## DATA SHOWN
§ §

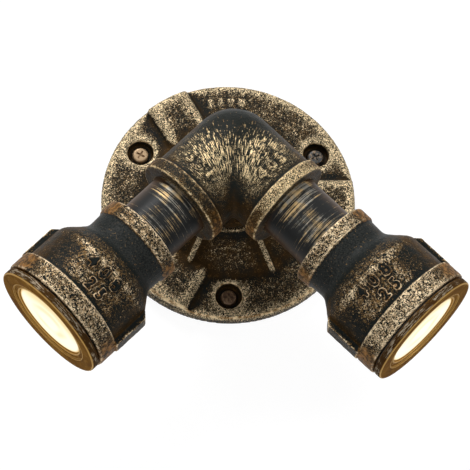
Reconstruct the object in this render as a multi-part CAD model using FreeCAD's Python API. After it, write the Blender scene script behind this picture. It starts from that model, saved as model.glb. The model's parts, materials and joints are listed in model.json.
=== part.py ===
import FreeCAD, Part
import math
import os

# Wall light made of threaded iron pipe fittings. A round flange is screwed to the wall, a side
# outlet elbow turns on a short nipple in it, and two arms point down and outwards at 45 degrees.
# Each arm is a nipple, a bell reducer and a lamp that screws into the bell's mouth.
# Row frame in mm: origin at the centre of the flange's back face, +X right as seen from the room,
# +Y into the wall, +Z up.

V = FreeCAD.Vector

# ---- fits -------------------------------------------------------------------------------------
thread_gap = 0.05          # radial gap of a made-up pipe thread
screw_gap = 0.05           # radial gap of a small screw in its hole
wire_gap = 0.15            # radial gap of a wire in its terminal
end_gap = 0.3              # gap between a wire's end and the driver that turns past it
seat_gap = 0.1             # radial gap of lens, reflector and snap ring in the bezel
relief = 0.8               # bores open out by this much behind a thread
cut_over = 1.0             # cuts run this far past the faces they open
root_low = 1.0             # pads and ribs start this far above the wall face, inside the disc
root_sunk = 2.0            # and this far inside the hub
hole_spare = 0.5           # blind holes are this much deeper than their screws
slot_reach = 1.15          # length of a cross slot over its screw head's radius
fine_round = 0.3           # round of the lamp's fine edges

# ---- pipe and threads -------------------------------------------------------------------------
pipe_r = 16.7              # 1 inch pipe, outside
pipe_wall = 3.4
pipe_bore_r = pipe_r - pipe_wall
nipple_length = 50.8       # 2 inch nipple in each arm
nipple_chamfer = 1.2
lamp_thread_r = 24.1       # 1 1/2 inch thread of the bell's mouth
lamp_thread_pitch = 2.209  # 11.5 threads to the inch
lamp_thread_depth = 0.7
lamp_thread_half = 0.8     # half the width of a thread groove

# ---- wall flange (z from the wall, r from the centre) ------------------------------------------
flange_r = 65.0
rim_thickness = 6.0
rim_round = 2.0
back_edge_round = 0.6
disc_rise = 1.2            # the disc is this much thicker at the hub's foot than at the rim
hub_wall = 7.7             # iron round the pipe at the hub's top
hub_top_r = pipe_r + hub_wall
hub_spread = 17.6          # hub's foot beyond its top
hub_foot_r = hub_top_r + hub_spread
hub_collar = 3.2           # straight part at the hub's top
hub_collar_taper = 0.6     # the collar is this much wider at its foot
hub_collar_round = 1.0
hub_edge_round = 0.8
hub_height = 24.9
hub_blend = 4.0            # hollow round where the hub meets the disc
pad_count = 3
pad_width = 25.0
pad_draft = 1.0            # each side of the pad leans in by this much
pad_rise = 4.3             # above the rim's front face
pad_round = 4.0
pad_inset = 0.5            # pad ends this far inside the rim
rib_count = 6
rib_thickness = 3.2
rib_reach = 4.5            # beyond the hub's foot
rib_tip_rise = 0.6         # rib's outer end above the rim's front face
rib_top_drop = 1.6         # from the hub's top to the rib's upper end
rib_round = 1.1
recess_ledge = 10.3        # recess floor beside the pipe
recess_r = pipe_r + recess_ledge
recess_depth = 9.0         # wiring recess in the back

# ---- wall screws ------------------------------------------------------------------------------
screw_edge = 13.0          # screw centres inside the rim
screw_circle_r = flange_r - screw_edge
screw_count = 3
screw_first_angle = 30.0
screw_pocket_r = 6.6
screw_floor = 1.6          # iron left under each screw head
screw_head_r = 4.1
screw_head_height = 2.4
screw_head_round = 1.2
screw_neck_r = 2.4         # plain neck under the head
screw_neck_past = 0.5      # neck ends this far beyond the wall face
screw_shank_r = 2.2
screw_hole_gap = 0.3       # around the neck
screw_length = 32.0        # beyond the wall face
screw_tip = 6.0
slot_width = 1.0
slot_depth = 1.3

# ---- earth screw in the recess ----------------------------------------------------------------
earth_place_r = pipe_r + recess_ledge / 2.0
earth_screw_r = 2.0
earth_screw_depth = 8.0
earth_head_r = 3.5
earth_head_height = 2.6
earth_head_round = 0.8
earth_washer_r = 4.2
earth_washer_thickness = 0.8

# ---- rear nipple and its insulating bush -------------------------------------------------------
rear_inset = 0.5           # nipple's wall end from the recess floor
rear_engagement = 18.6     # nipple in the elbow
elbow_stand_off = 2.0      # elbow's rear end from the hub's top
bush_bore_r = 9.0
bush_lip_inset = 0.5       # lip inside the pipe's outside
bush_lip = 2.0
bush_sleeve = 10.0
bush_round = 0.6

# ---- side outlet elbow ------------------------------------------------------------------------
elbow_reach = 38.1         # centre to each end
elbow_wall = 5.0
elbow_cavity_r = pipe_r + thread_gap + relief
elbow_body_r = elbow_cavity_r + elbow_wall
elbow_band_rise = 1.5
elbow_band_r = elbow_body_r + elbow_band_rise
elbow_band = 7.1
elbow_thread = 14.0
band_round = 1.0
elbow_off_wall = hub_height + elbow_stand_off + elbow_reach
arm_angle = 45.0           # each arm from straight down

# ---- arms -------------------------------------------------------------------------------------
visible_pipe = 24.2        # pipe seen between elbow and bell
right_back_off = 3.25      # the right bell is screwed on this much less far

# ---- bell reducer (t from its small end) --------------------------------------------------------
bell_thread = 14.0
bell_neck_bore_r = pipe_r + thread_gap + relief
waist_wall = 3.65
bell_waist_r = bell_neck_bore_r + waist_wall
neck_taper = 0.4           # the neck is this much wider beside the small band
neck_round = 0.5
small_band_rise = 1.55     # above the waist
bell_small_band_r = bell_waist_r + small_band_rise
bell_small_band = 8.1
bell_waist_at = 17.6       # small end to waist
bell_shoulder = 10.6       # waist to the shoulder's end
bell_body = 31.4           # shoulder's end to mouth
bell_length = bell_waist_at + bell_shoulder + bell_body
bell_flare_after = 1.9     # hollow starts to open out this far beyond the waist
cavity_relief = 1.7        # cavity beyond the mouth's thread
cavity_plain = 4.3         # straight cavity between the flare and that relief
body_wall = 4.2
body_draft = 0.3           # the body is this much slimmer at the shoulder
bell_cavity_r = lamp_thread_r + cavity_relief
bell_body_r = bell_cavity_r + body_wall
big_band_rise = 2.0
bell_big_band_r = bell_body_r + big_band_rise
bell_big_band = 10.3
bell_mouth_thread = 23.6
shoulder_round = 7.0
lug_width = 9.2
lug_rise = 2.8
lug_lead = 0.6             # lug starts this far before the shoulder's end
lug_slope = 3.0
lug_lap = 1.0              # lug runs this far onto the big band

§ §

## WHAT NEEDS TO BE DONE
Set down, exactly as written, each line of the data from its opening line through the one containing "V = FreeCAD.Vector". Output nothing more.

## EXPECTED ANSWER
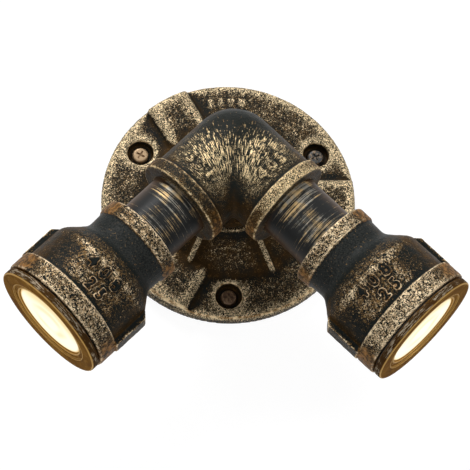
Reconstruct the object in this render as a multi-part CAD model using FreeCAD's Python API. After it, write the Blender scene script behind this picture. It starts from that model, saved as model.glb. The model's parts, materials and joints are listed in model.json.
=== part.py ===
import FreeCAD, Part
import math
import os

# Wall light made of threaded iron pipe fittings. A round flange is screwed to the wall, a side
# outlet elbow turns on a short nipple in it, and two arms point down and outwards at 45 degrees.
# Each arm is a nipple, a bell reducer and a lamp that screws into the bell's mouth.
# Row frame in mm: origin at the centre of the flange's back face, +X right as seen from the room,
# +Y into the wall, +Z up.

V = FreeCAD.Vector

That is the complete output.